Kto jest za wprowadzeniem głosów ważonych:
wykształcenie wyższe - 3 głosy
wykształcenie średnie - 2 głosy
wykształcenie podstawowe - 1 głos
Dodatkowo powinien być mnożnik w zależności od zarobków, przykładowo:
zarobki do 3000 brutto - 1 * liczba głosów na podstawie wykształcenia
3000 - 5000 - 1,3 * liczba głosów na podstawie wykształcenia
5000 - 10000 - 1,6 * liczba głosów na podstawie wykształcenia
10000 + - 2 * liczba głosów na podstawie wykształcenia

Byłoby to świetne narzędzie przeciwdziałające zbyt dużemu wpływowi głosów od ludzi przekupnych na 500+ itp.

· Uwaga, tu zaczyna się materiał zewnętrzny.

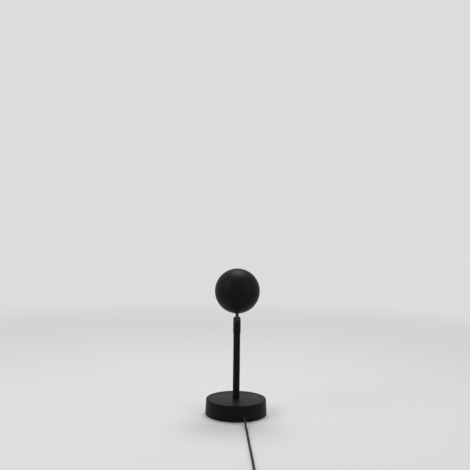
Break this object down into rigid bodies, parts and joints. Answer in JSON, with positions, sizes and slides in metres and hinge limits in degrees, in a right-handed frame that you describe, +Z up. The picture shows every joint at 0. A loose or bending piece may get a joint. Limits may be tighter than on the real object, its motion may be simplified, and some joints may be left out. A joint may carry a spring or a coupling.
{
  "type": "sunset projection lamp",
  "caption": "Sunset projection lamp: a ball head with a lens tilts on a slim pole over a weighted disc base, fed by a USB lead with a rocker switch.",
  "frame": {"origin": "centre of the base's underside, on the table", "axes": "+Z up along the pole; at rest the lens looks along +Y, and the lead leaves the base towards -Y"},
  "size_m": [0.09, 0.4208, 0.2135],
  "materials": {
    "satin_black": "satin black powder coat",
    "iron": "bare casting",
    "zinc_steel": "zinc plated",
    "plug_steel": "nickel plated sheet",
    "dark_screw": "blackened",
    "gunmetal": "dark nickel",
    "foot_rubber": "matt",
    "cord_pvc": "flexible PVC sheath",
    "wire_pvc": "thin insulated cores, one red and one black",
    "case_plastic": "fine moulded grain",
    "rocker_plastic": "gloss",
    "nylon": "natural",
    "brass": "plain",
    "aluminium": "extruded",
    "black_anodised": "black anodised",
    "board_white": "white solder mask on aluminium",
    "led_yellow": "phosphor under clear resin",
    "clear_glass": "polished",
    "orange_glass": "dyed, polished",
    "amber_glass": "polished, orange to red film"
  },
  "bodies": {
    "stand": {"base_cover": "satin_black", "base_weight": "iron", "base_plate": "zinc_steel", "base_pad": "foot_rubber", "plate_screws": "zinc_steel", "pole_nipple": "zinc_steel", "nipple_washer": "zinc_steel", "nipple_nut": "zinc_steel", "pole_tube": "satin_black", "pole_lead": "wire_pvc", "fork": "satin_black", "pivot_screw": "dark_screw", "friction_washers": "nylon", "cord_grommet": "foot_rubber", "cord_stub": "cord_pvc", "cord_stop": "nylon", "cord_lead": "cord_pvc", "cord_run": "cord_pvc", "cord_coil": "cord_pvc", "cord_tail": "cord_pvc", "coil_tie": "cord_pvc", "switch_lower_case": "case_plastic", "switch_upper_case": "case_plastic", "switch_contacts": "brass", "switch_screws": "zinc_steel", "plug_grip": "case_plastic", "plug_shell": "plug_steel", "plug_insulator": "nylon", "plug_contacts": "brass"},
    "head": {"head_shell": "satin_black", "head_tongue": "gunmetal", "tongue_nut": "zinc_steel", "head_lead": "wire_pvc", "heat_sink": "aluminium", "heat_sink_screws": "zinc_steel", "led_board": "board_white", "led_chip": "led_yellow", "board_screws": "zinc_steel", "optic_barrel": "black_anodised", "condenser_lens": "clear_glass", "filter_disc": "orange_glass", "front_lens": "amber_glass", "lens_gasket": "foot_rubber", "lens_ring": "satin_black"},
    "rocker": {"switch_rocker": "rocker_plastic"}
  },
  "joints": [
    {"name": "head_tilt", "type": "hinge", "parent": "stand", "child": "head", "pos_m": [0, 0, 0.1388], "axis": [1, 0, 0], "range_deg": [-90, 90]},
    {"name": "switch_rock", "type": "hinge", "parent": "stand", "child": "rocker", "pos_m": [0.0206, -0.287, 0.0082], "axis": [1, 0, 0], "range_deg": [0, 16]}
  ]
}
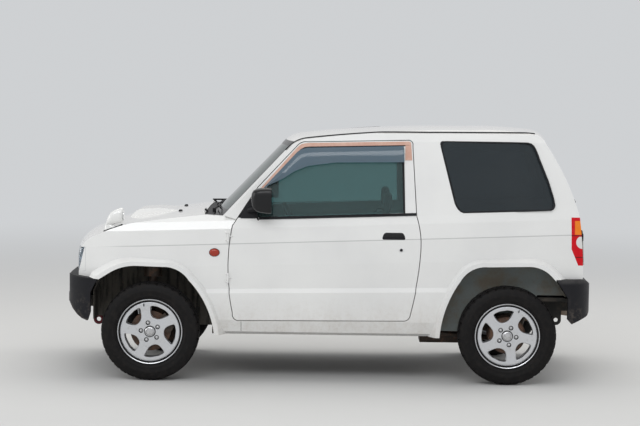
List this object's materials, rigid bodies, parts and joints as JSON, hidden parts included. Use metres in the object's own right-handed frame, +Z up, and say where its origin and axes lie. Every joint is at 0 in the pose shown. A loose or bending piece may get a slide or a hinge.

Dodatkowo postuluję odebranie praw wyborczych w momencie otrzymywania emerytury.

  • 13
@Magma1: oczywiscie ze nie. To wymyslanie wagi glosow pod okreslona partie.
Ludzie niezaleznie od wyksztalcenia nie sa gorsi ani lepsi. Podobnie emeryci; tu w ogole nie wiem skad wymysl z odbieraniem prawa glosu.

Tak czy ianczej caly pomysl nie ma nic wspolnego z demokracja i nie moze byc dla niego akceptacji.
@Aster1981: Ludzie zależnie od wykształcenia i zarobków są mądrzejsi i glupsi. To mądrzy i zaradni ludzie powinni wybierać osoby kierujące państwem, mieć na to kluczowy wpływ.